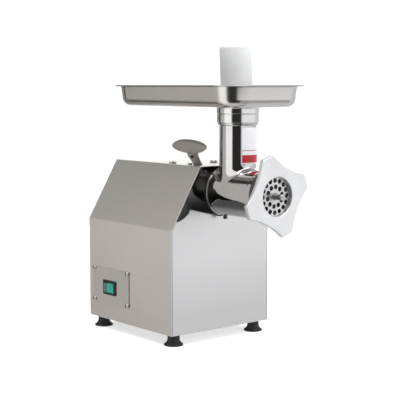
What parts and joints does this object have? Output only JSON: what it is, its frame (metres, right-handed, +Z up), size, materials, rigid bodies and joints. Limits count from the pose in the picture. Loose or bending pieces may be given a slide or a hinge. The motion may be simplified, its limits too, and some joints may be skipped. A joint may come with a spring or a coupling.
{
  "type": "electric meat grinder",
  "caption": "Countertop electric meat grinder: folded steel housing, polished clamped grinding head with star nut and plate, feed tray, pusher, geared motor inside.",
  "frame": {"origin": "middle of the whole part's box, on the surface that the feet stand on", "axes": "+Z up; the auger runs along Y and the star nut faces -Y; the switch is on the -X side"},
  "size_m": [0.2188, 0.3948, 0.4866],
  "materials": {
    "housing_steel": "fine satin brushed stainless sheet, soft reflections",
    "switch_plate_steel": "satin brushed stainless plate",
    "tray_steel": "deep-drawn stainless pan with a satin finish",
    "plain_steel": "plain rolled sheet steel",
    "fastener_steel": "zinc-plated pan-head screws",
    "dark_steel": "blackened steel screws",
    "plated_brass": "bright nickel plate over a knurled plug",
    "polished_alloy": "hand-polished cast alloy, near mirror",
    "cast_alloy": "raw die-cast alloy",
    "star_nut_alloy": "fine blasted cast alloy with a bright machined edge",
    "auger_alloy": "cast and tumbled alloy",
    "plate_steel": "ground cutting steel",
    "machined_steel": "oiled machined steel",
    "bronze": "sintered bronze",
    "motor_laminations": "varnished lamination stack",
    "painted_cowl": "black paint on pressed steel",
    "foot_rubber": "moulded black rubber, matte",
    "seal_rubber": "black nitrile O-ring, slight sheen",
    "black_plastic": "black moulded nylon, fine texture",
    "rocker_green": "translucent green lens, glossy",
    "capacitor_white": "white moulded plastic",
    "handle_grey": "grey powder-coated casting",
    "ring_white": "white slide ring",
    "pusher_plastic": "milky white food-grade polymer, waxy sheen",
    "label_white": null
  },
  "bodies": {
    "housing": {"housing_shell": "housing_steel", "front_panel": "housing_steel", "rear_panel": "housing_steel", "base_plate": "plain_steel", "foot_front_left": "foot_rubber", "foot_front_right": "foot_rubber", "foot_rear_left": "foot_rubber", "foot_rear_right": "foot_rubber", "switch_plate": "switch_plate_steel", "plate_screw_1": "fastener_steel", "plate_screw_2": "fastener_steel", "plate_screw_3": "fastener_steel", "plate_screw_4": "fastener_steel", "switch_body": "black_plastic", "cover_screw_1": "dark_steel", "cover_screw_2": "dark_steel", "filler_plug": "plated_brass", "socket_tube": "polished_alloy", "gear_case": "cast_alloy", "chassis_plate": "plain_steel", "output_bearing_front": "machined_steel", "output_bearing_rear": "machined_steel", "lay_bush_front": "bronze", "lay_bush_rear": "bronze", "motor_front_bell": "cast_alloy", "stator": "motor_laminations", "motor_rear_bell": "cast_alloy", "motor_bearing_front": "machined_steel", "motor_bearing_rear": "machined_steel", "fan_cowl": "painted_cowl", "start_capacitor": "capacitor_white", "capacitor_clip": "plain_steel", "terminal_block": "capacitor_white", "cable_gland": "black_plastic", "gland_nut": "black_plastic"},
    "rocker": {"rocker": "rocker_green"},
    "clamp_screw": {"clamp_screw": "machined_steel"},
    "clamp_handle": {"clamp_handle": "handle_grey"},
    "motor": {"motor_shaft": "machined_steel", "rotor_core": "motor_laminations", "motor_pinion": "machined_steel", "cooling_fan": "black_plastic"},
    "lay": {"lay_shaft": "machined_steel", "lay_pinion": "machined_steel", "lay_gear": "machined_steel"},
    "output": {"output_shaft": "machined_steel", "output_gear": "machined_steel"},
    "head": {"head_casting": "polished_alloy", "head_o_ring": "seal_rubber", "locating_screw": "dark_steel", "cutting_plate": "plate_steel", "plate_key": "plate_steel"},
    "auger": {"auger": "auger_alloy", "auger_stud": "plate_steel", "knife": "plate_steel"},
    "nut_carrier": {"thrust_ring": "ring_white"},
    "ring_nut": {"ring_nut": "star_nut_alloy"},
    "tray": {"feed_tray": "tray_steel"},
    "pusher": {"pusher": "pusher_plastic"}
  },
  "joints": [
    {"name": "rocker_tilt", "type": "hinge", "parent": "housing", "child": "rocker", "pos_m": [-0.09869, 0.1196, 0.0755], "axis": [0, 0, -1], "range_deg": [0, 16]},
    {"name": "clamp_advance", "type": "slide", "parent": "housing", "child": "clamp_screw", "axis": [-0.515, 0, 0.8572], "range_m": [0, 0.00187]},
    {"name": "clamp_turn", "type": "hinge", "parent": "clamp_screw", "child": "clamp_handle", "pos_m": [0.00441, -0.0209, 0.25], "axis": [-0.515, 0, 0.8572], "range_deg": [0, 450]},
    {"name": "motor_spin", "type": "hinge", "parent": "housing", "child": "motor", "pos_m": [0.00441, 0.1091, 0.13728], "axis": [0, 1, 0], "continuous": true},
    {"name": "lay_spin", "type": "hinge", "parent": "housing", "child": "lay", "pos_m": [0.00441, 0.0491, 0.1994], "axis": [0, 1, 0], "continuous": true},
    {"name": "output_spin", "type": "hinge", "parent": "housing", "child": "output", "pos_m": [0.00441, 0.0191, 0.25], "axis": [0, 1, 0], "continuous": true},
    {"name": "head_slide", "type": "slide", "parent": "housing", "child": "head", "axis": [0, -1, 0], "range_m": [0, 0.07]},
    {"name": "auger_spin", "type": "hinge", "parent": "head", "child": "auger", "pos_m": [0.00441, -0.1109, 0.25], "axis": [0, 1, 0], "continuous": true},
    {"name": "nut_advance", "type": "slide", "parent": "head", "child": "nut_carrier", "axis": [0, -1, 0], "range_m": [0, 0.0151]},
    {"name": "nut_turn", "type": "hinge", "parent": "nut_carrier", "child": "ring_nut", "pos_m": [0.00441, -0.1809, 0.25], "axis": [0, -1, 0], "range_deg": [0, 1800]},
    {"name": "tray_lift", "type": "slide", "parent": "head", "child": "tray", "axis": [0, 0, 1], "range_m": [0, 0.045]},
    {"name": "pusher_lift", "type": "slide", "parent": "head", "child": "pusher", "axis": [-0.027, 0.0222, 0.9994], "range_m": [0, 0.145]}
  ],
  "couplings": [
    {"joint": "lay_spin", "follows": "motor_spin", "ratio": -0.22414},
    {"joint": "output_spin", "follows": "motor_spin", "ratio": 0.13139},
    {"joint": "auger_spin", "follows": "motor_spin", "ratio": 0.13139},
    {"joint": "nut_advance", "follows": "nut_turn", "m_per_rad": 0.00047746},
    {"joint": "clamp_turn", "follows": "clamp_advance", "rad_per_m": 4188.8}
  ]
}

——

Give an exact repetition of all the material.

Response to the exercise:
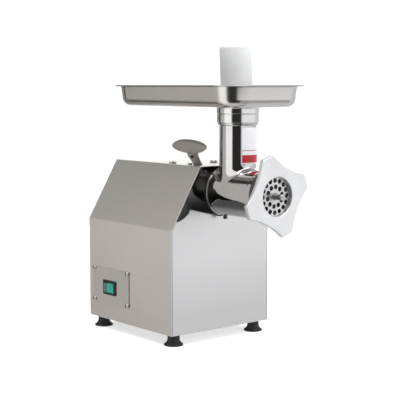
What parts and joints does this object have? Output only JSON: what it is, its frame (metres, right-handed, +Z up), size, materials, rigid bodies and joints. Limits count from the pose in the picture. Loose or bending pieces may be given a slide or a hinge. The motion may be simplified, its limits too, and some joints may be skipped. A joint may come with a spring or a coupling.
{
  "type": "electric meat grinder",
  "caption": "Countertop electric meat grinder: folded steel housing, polished clamped grinding head with star nut and plate, feed tray, pusher, geared motor inside.",
  "frame": {"origin": "middle of the whole part's box, on the surface that the feet stand on", "axes": "+Z up; the auger runs along Y and the star nut faces -Y; the switch is on the -X side"},
  "size_m": [0.2188, 0.3948, 0.4866],
  "materials": {
    "housing_steel": "fine satin brushed stainless sheet, soft reflections",
    "switch_plate_steel": "satin brushed stainless plate",
    "tray_steel": "deep-drawn stainless pan with a satin finish",
    "plain_steel": "plain rolled sheet steel",
    "fastener_steel": "zinc-plated pan-head screws",
    "dark_steel": "blackened steel screws",
    "plated_brass": "bright nickel plate over a knurled plug",
    "polished_alloy": "hand-polished cast alloy, near mirror",
    "cast_alloy": "raw die-cast alloy",
    "star_nut_alloy": "fine blasted cast alloy with a bright machined edge",
    "auger_alloy": "cast and tumbled alloy",
    "plate_steel": "ground cutting steel",
    "machined_steel": "oiled machined steel",
    "bronze": "sintered bronze",
    "motor_laminations": "varnished lamination stack",
    "painted_cowl": "black paint on pressed steel",
    "foot_rubber": "moulded black rubber, matte",
    "seal_rubber": "black nitrile O-ring, slight sheen",
    "black_plastic": "black moulded nylon, fine texture",
    "rocker_green": "translucent green lens, glossy",
    "capacitor_white": "white moulded plastic",
    "handle_grey": "grey powder-coated casting",
    "ring_white": "white slide ring",
    "pusher_plastic": "milky white food-grade polymer, waxy sheen",
    "label_white": null
  },
  "bodies": {
    "housing": {"housing_shell": "housing_steel", "front_panel": "housing_steel", "rear_panel": "housing_steel", "base_plate": "plain_steel", "foot_front_left": "foot_rubber", "foot_front_right": "foot_rubber", "foot_rear_left": "foot_rubber", "foot_rear_right": "foot_rubber", "switch_plate": "switch_plate_steel", "plate_screw_1": "fastener_steel", "plate_screw_2": "fastener_steel", "plate_screw_3": "fastener_steel", "plate_screw_4": "fastener_steel", "switch_body": "black_plastic", "cover_screw_1": "dark_steel", "cover_screw_2": "dark_steel", "filler_plug": "plated_brass", "socket_tube": "polished_alloy", "gear_case": "cast_alloy", "chassis_plate": "plain_steel", "output_bearing_front": "machined_steel", "output_bearing_rear": "machined_steel", "lay_bush_front": "bronze", "lay_bush_rear": "bronze", "motor_front_bell": "cast_alloy", "stator": "motor_laminations", "motor_rear_bell": "cast_alloy", "motor_bearing_front": "machined_steel", "motor_bearing_rear": "machined_steel", "fan_cowl": "painted_cowl", "start_capacitor": "capacitor_white", "capacitor_clip": "plain_steel", "terminal_block": "capacitor_white", "cable_gland": "black_plastic", "gland_nut": "black_plastic"},
    "rocker": {"rocker": "rocker_green"},
    "clamp_screw": {"clamp_screw": "machined_steel"},
    "clamp_handle": {"clamp_handle": "handle_grey"},
    "motor": {"motor_shaft": "machined_steel", "rotor_core": "motor_laminations", "motor_pinion": "machined_steel", "cooling_fan": "black_plastic"},
    "lay": {"lay_shaft": "machined_steel", "lay_pinion": "machined_steel", "lay_gear": "machined_steel"},
    "output": {"output_shaft": "machined_steel", "output_gear": "machined_steel"},
    "head": {"head_casting": "polished_alloy", "head_o_ring": "seal_rubber", "locating_screw": "dark_steel", "cutting_plate": "plate_steel", "plate_key": "plate_steel"},
    "auger": {"auger": "auger_alloy", "auger_stud": "plate_steel", "knife": "plate_steel"},
    "nut_carrier": {"thrust_ring": "ring_white"},
    "ring_nut": {"ring_nut": "star_nut_alloy"},
    "tray": {"feed_tray": "tray_steel"},
    "pusher": {"pusher": "pusher_plastic"}
  },
  "joints": [
    {"name": "rocker_tilt", "type": "hinge", "parent": "housing", "child": "rocker", "pos_m": [-0.09869, 0.1196, 0.0755], "axis": [0, 0, -1], "range_deg": [0, 16]},
    {"name": "clamp_advance", "type": "slide", "parent": "housing", "child": "clamp_screw", "axis": [-0.515, 0, 0.8572], "range_m": [0, 0.00187]},
    {"name": "clamp_turn", "type": "hinge", "parent": "clamp_screw", "child": "clamp_handle", "pos_m": [0.00441, -0.0209, 0.25], "axis": [-0.515, 0, 0.8572], "range_deg": [0, 450]},
    {"name": "motor_spin", "type": "hinge", "parent": "housing", "child": "motor", "pos_m": [0.00441, 0.1091, 0.13728], "axis": [0, 1, 0], "continuous": true},
    {"name": "lay_spin", "type": "hinge", "parent": "housing", "child": "lay", "pos_m": [0.00441, 0.0491, 0.1994], "axis": [0, 1, 0], "continuous": true},
    {"name": "output_spin", "type": "hinge", "parent": "housing", "child": "output", "pos_m": [0.00441, 0.0191, 0.25], "axis": [0, 1, 0], "continuous": true},
    {"name": "head_slide", "type": "slide", "parent": "housing", "child": "head", "axis": [0, -1, 0], "range_m": [0, 0.07]},
    {"name": "auger_spin", "type": "hinge", "parent": "head", "child": "auger", "pos_m": [0.00441, -0.1109, 0.25], "axis": [0, 1, 0], "continuous": true},
    {"name": "nut_advance", "type": "slide", "parent": "head", "child": "nut_carrier", "axis": [0, -1, 0], "range_m": [0, 0.0151]},
    {"name": "nut_turn", "type": "hinge", "parent": "nut_carrier", "child": "ring_nut", "pos_m": [0.00441, -0.1809, 0.25], "axis": [0, -1, 0], "range_deg": [0, 1800]},
    {"name": "tray_lift", "type": "slide", "parent": "head", "child": "tray", "axis": [0, 0, 1], "range_m": [0, 0.045]},
    {"name": "pusher_lift", "type": "slide", "parent": "head", "child": "pusher", "axis": [-0.027, 0.0222, 0.9994], "range_m": [0, 0.145]}
  ],
  "couplings": [
    {"joint": "lay_spin", "follows": "motor_spin", "ratio": -0.22414},
    {"joint": "output_spin", "follows": "motor_spin", "ratio": 0.13139},
    {"joint": "auger_spin", "follows": "motor_spin", "ratio": 0.13139},
    {"joint": "nut_advance", "follows": "nut_turn", "m_per_rad": 0.00047746},
    {"joint": "clamp_turn", "follows": "clamp_advance", "rad_per_m": 4188.8}
  ]
}